Dividends are crucial, as they are probably the prime reason why investors are likely to want to own a piece of Aramco. Expansion is a political non-starter, given Saudi Arabia's plans to diversify the economy away from oil (see box), and either way, shareholders will not have much of a say on strategic direction, given the size of the offering. Newly appointed crown prince Mohammed bin Salman (pictured above left) confirmed as much in an interview with state-owned news channel Al Arabiya, when he said that the Saudi government will continue to specify the production ceiling for Aramco, "according to the price that suits the company". That said, he did state that the goal of the floatation would be to "increase Aramco's profit", suggesting that there will at least be an attempt to align the interests of both domestic and international owners.

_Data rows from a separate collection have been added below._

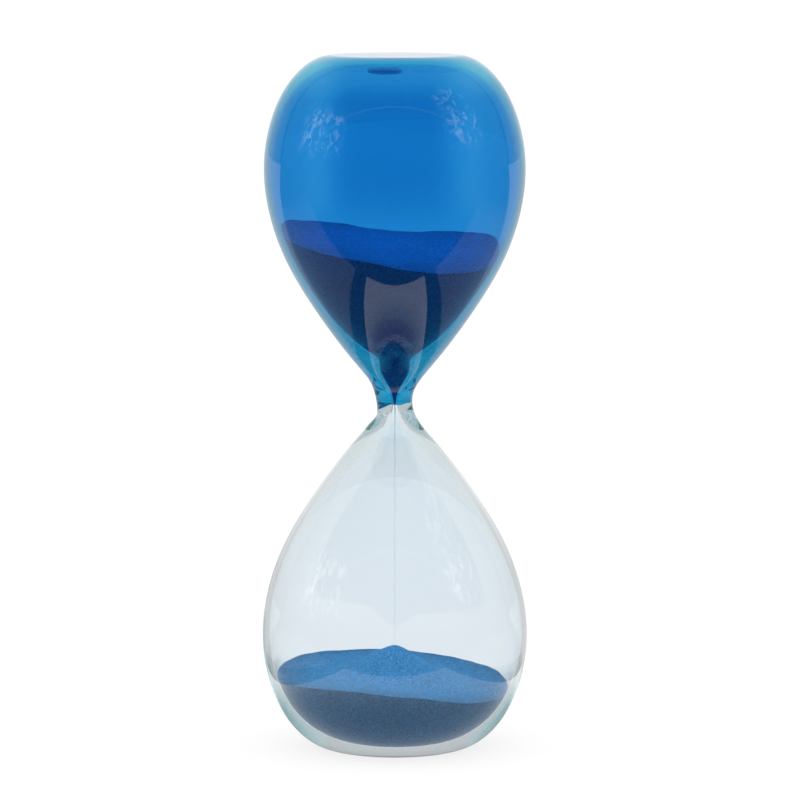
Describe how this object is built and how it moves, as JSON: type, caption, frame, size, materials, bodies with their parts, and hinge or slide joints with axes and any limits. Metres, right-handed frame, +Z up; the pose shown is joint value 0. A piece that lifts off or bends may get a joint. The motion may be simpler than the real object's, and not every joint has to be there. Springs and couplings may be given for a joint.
{
  "type": "hourglass",
  "caption": "All-glass hourglass, blue upper bulb fused to a clear lower bulb at a thick neck, part run: sand in both bulbs and a falling thread of sand. Stands free on either flat end.",
  "frame": {"origin": "centre of the lower flat end, on the surface it stands on", "axes": "+Z up along the axis of both bulbs, +X towards the low side of the sand, -Y towards the viewer"},
  "size_m": [0.0766, 0.0766, 0.2],
  "materials": {
    "blue_glass": "fire-polished transparent blue glass",
    "clear_glass": "fire-polished clear glass",
    "seal_glass": "flame-sealed blue glass",
    "sand": "dyed blue sand, fine dry grains"
  },
  "bodies": {
    "root": {"upper_bulb": "blue_glass", "lower_bulb": "clear_glass", "fill_seal": "seal_glass", "upper_sand": "sand", "sand_stream": "sand", "lower_sand": "sand"}
  },
  "joints": []
}
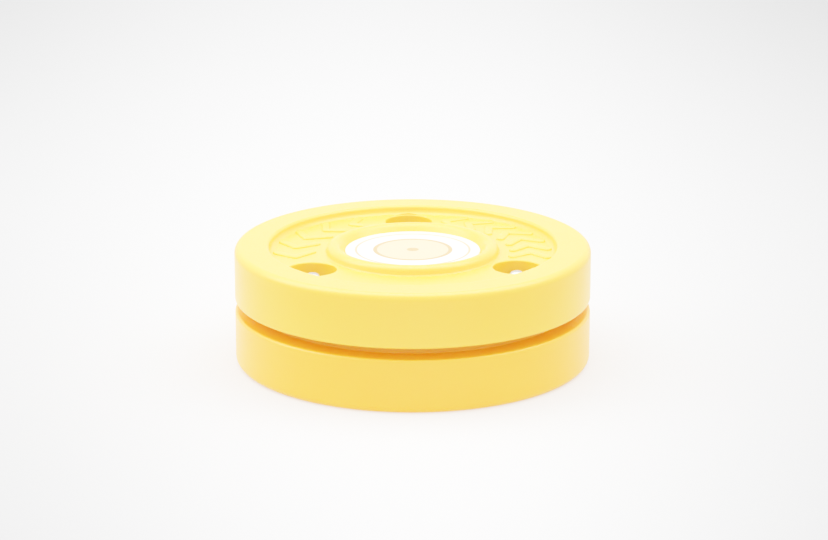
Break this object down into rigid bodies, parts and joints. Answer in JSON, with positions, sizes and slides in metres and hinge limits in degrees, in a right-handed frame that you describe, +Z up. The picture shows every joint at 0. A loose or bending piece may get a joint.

This is likely to be the IPO's biggest sticking point, and could ultimately dictate whether the IPO can get off the ground. Shareholders will be asked to sacrifice their voice and oversight in exchange for the promise of future income. Jeremy Baker, a senior commodity strategist at Vontobel, has repeatedly raised this issue when asked by potential investors for his views. "You would be buying five per cent of a national oil company that's driven by Saudi geopolitics," he told us. "It's a black box, and so at the moment I don't buy the valuation, I don't buy the corporate governance, and I'm not sure I buy the shareholder value argument."

Ultimately, the success of Saudi Aramco's proposed IPO will hinge on the preparedness of a huge amount of institutional money to make a huge exception to their minimal investment criteria. That, at a time when institutional money is fretting about the risk of stranded resources, climate change, corporate governance and political risk, means Aramco's offer will have to be uniquely attractive.